Third, let us remind the government that employment insurance is an excellent economic stabilizer in the event of a recession. While more and more analysts fear the possibility of a recession in 2023, the Canadian government seems to be backtracking on the comprehensive employment insurance reform that they promised last summer.
Essentially, the system has been dismantled over the years. Currently, six of 10 workers who lose their jobs do not qualify for EI. That is significant, it is a majority, it is 60%. Seven years after the government promised reform, time is running out. We must avoid being forced to improvise a new CERB to offset the shortcomings of the system if a recession hits.
During the pandemic, we saw that improvised programs cost a lot more and are much less effective. Above all, the government's financial forecasts show that it does not anticipate many more claims. In fact, the government is forecasting a surplus of $25 billion in the employment insurance fund by 2028, money that will go to the consolidated fund rather than improve the system's coverage.
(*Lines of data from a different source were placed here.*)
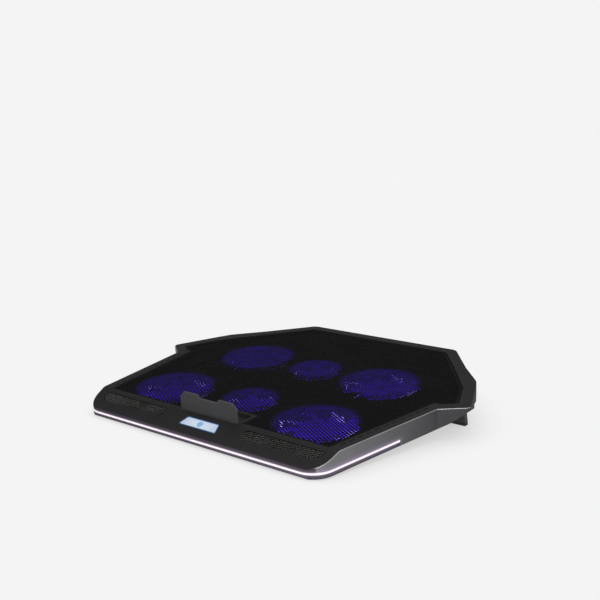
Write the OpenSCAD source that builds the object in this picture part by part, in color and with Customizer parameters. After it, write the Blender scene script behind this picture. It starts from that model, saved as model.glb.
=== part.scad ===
// Laptop cooling pad with six fans, a light strip, a laptop stopper and two fold-out rear legs.
// The pad is drawn flat in its own frame: X to the right, Y back from the front edge, Z up from the
// underside. on_desk() then tips it up onto its rear legs, with the origin under the middle of it.

/* [Body] */
// Width across the wings
pad_w = 440; // [420:1:540]
// Depth from the front edge to the rear edge
pad_d = 354; // [350:1:430]
// Height of the deck above the underside
pad_h = 22; // [21:0.5:27]
// Thickness of the covers' walls
wall = 2.2; // [1.8:0.1:2.8]
// Slope of the pad when it stands on its legs, in degrees
tilt = 4.5; // [3:0.5:7]
// How far the sides spread from the front corners to where they end behind the wings
side_flare = 37; // [30:1:44]
// How far the wing tips stand out past the end of the sides
wing_out = 17.5; // [12:0.5:20]
// Distance from the rear edge to the wing tips
wing_back = 164; // [160:1:170]
// Radius of the front corners in plan
corner_r = 24; // [12:1:30]
// Depth of the sloping front band
band_d = 31; // [30:0.5:34]
// How much lower the front edge of the band is than the deck
band_drop = 13; // [11:0.1:13.2]
// Radius of the nose above the light strip
nose_r = 2.8; // [1:0.1:2.8]

/* [Mesh deck] */
// Width of the smooth border around the mesh
border = 14; // [12:0.5:17]
// Thickness of the mesh sheet
mesh_t = 1; // [0.8:0.1:1.5]
// How far the mesh lies below the deck
mesh_sink = 1; // [0.6:0.1:1.2]
// Width of the ledge under the mesh
ledge_w = 4; // [3:0.5:5]
// Length of each dash vent in the side borders
dash_l = 8; // [5:0.5:9]
// Width of each dash vent
dash_w = 1.8; // [1.2:0.1:2.4]

/* [Light strip] */
// Height of the strip's lower edge above the underside
strip_z = 3.7; // [3.2:0.1:3.8]
// Height of the strip
strip_h = 3.4; // [2.6:0.1:3.5]
// How deep the strip reaches into the body
strip_t = 3.2; // [2.8:0.1:3.6]
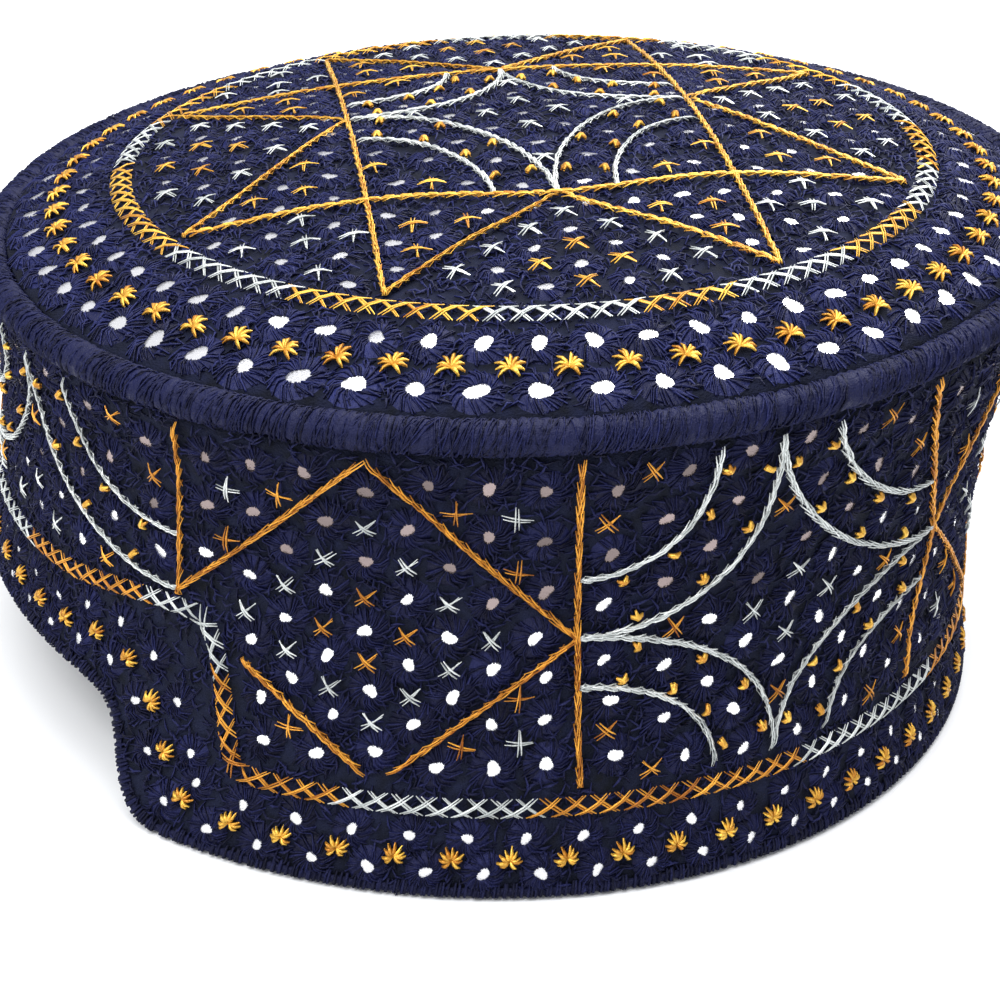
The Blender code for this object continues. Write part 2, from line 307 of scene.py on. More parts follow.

As for the 26 weeks of sick leave, the measure was in Bill C‑30 to update budget 2021, passed 18 months ago, even before the last elections. All that is missing is the government decree to implement it, but those who are sick are still waiting.
One last important thing: Last weekend, I attended the Musicophonie benefit concert for a foundation in our area, the fondation Louis-Philippe Janvier, which helps young adults suffering from cancer. I was told that the organization does indeed have to make up for the government's lack of financial support. That adds to the unimaginable stress on those who are sick, who should instead be focusing on healing with dignity. Even 26 weeks is inhumane. A person cannot recover properly in that time frame.
In closing, the government is acknowledging the rising cost of living without doing anything about it. It is warning of difficult times ahead this winter without providing a way to get through them. It makes some grim economic predictions without ever considering any of the opposition's proposals as to how to prepare ourselves.
As a final point, I want to talk about supply chains. We learned how fragile they are during the pandemic. Last spring's budget document mentioned the problem 71 times. The budget update mentioned it another 45 times. Neither one includes any measures to tackle the problem, leaving business owners in limbo. The new Liberal-Conservative finance minister missed the opportunity to send a clear message of leadership and instead raised fears about potential austerity. The government is rehashing past measures, implementing what it already announced in the April budget, but there is no indication that it has a clear sense of direction, leaving the people who really need it out in the cold.
For those who lose their jobs, we need EI reform. For those who are sick, we need to increase health transfers. For our seniors, we need to give them more money so they can age with dignity.